Abstract

Long-term cultures of proliferating hematopoietic stem cells derived from bone marrow permit the study of the interaction between murine leukemia virus (MuLV) infection and the proliferation and differentiation of stem cells. We have used this system to analyze the replication of different biological variants of MuLV in bone marrow cells; the effect of MuLV infection upon pluripotent stem cell (CFU-S) proliferation; and the effect of MuLV on differentiation of CFU-S along different hematopoietic pathways. Two MuLV variants were studied in detail: the Moloney strain of lymphatic leukemia virus (Mol-MuLV) and the erythroleukemic Friend virus complex (FLV) consisting of the lymphoid leukemia helper virus and the defective spleen focus-forming virus (SFFV). Mol-MuLV and its sarcoma virus pseudotype, MSV(Mol-MuLV), replicate efficiently in the bone marrow cultures; however, CFU-S are lost more readily than in uninfected cultures, and the cultures are soon represented by a majority population of mononuclear macrophages.

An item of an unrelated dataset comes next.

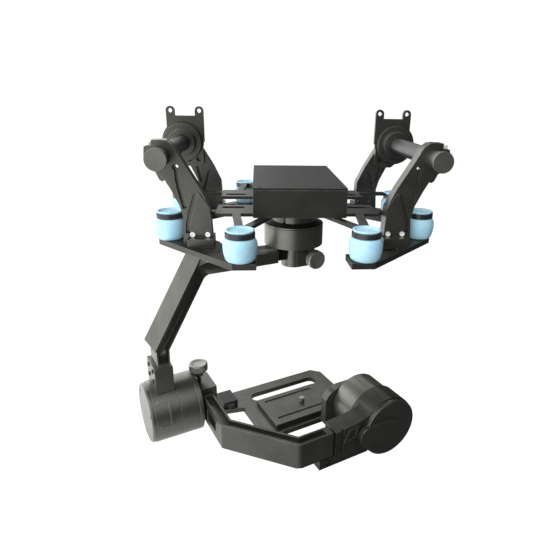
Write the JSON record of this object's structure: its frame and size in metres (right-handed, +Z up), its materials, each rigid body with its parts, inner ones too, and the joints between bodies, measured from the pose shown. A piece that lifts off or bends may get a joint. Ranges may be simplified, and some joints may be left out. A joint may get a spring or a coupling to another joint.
{
  "type": "camera gimbal stabilizer",
  "caption": "Three-axis motorised camera gimbal hung from two rails on rubber dampers, with a control box, pan, roll and tilt motors and a camera tray.",
  "frame": {"origin": "where the pan axis meets the top face of the control box lid", "axes": "+X to the right of the carrier, +Y away from the carrier's front, +Z up; everything below the pan motor rests turned 65 degrees clockwise seen from above, so the camera faces (0.906, 0.423, 0)"},
  "size_m": [0.2986, 0.2648, 0.348],
  "materials": {
    "black_anodised": "satin anodised, fine bead-blast",
    "black_plate": "satin anodised, machined edges",
    "carbon_tube": "satin woven carbon fibre",
    "damper_rubber": "soft matt silicone rubber",
    "steel_screw": "zinc-plated socket head",
    "black_screw": "black oxide",
    "grey_knob": "grey anodised, knurled",
    "bearing_steel": "ground",
    "copper_coils": "enamelled copper wire on a laminated core",
    "magnet": "nickel plated",
    "rotor_metal": "satin anodised, turned",
    "circuit_board": "solder mask",
    "black_plastic": "moulded"
  },
  "bodies": {
    "hanger": {"rail_tubes": "carbon_tube", "rail_end_caps": "black_anodised", "hanger_plates": "black_anodised", "rail_flanges": "black_anodised", "leg_front_left": "black_anodised", "leg_front_right": "black_anodised", "leg_rear_left": "black_anodised", "leg_rear_right": "black_anodised", "leg_clamp_screws": "steel_screw", "leg_panel_screws": "steel_screw", "leg_foot_screws": "black_screw", "isolator_plate_left": "black_plate", "isolator_plate_right": "black_plate", "dampers": "damper_rubber"},
    "stage": {"damper_rings": "black_plate", "suspension_plate": "black_plate", "control_box": "black_anodised", "control_box_lid": "black_anodised", "lid_screws": "black_screw", "control_board": "circuit_board", "pan_motor_base": "black_anodised", "pan_stator": "copper_coils", "pan_bearings": "bearing_steel"},
    "pan_hub": {"pan_rotor": "rotor_metal", "pan_magnets": "magnet", "pan_shaft": "bearing_steel", "pan_hub_clamp": "black_anodised"},
    "pan_knob": {"pan_thumbscrew": "grey_knob"},
    "pan_arm": {"pan_arm": "black_anodised"},
    "roll_mount": {"roll_bracket": "black_anodised", "roll_bracket_screws": "black_screw", "roll_motor_case": "black_anodised", "roll_motor_cap": "black_anodised", "roll_cap_screws": "black_screw", "roll_stator": "copper_coils", "roll_bearings": "bearing_steel"},
    "roll_hub": {"roll_rotor": "rotor_metal", "roll_magnets": "magnet", "roll_shaft": "bearing_steel", "roll_output_clamp": "black_anodised"},
    "roll_knob": {"roll_thumbscrew": "grey_knob"},
    "roll_arm": {"roll_arm": "black_anodised"},
    "tilt_mount": {"tilt_bracket": "black_anodised", "tilt_lock_screw": "black_screw", "tilt_motor_cap": "black_anodised", "tilt_stator": "copper_coils", "tilt_bearings": "bearing_steel"},
    "tray": {"tilt_rotor": "rotor_metal", "tilt_magnets": "magnet", "tilt_shaft": "bearing_steel", "camera_upright": "black_anodised", "camera_tray": "black_anodised", "tray_screws": "black_screw", "motion_sensor": "black_plastic"},
    "camera_slide": {"camera_plate": "black_anodised"},
    "camera_screw": {"camera_screw": "grey_knob"}
  },
  "joints": [
    {"name": "float", "type": "slide", "parent": "hanger", "child": "stage", "axis": [0, 0, 1], "range_m": [-0.002, 0.002], "stiffness_N_per_m": 9000, "deforming": ["dampers"]},
    {"name": "pan", "type": "hinge", "parent": "stage", "child": "pan_hub", "pos_m": [0, 0, -0.0488], "axis": [0, 0, 1], "continuous": true},
    {"name": "pan_knob_turn", "type": "hinge", "parent": "pan_hub", "child": "pan_knob", "pos_m": [0.01951, -0.01628, -0.082], "axis": [0.4226, -0.9063, 0], "continuous": true},
    {"name": "pan_balance", "type": "slide", "parent": "pan_hub", "child": "pan_arm", "axis": [0.9063, 0.4226, 0], "range_m": [-0.008, 0.01]},
    {"name": "roll_height", "type": "slide", "parent": "pan_arm", "child": "roll_mount", "axis": [0, 0, 1], "range_m": [-0.012, 0.003]},
    {"name": "roll", "type": "hinge", "parent": "roll_mount", "child": "roll_hub", "pos_m": [-0.12326, -0.05748, -0.224], "axis": [0.9063, 0.4226, 0], "range_deg": [-40, 40]},
    {"name": "roll_knob_turn", "type": "hinge", "parent": "roll_hub", "child": "roll_knob", "pos_m": [-0.09885, -0.04168, -0.1898], "axis": [0, 0, 1], "continuous": true},
    {"name": "roll_balance", "type": "slide", "parent": "roll_hub", "child": "roll_arm", "axis": [0.4226, -0.9063, 0], "range_m": [-0.01, 0.01]},
    {"name": "tilt_balance", "type": "slide", "parent": "roll_arm", "child": "tilt_mount", "axis": [0.9063, 0.4226, 0], "range_m": [-0.001, 0.012]},
    {"name": "tilt", "type": "hinge", "parent": "tilt_mount", "child": "tray", "pos_m": [0.0761, -0.08037, -0.224], "axis": [0.4226, -0.9063, 0], "range_deg": [-90, 45]},
    {"name": "camera_slide", "type": "slide", "parent": "tray", "child": "camera_slide", "axis": [0.9063, 0.4226, 0], "range_m": [-0.015, 0.015]},
    {"name": "camera_screw_turn", "type": "hinge", "parent": "camera_slide", "child": "camera_screw", "pos_m": [0.01359, 0.00634, -0.27], "axis": [0, 0, 1], "continuous": true}
  ]
}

On the other hand, infection with FLV produces a prolonged survival of the spleen colony-forming cells, CFU-S, and CFU-C (the committed granulocytic precursor cells). Production of erythroleukemogenic SFFV is maintained in these cultures for more than 40 weeks. No erythroblastic differentiation was observed in vitro, however, neither erythroblast precursor cells (CFU-E) nor hemoglobin-producing cells could be detected. This suggests that the target cell for FLV is an earlier precursor cell.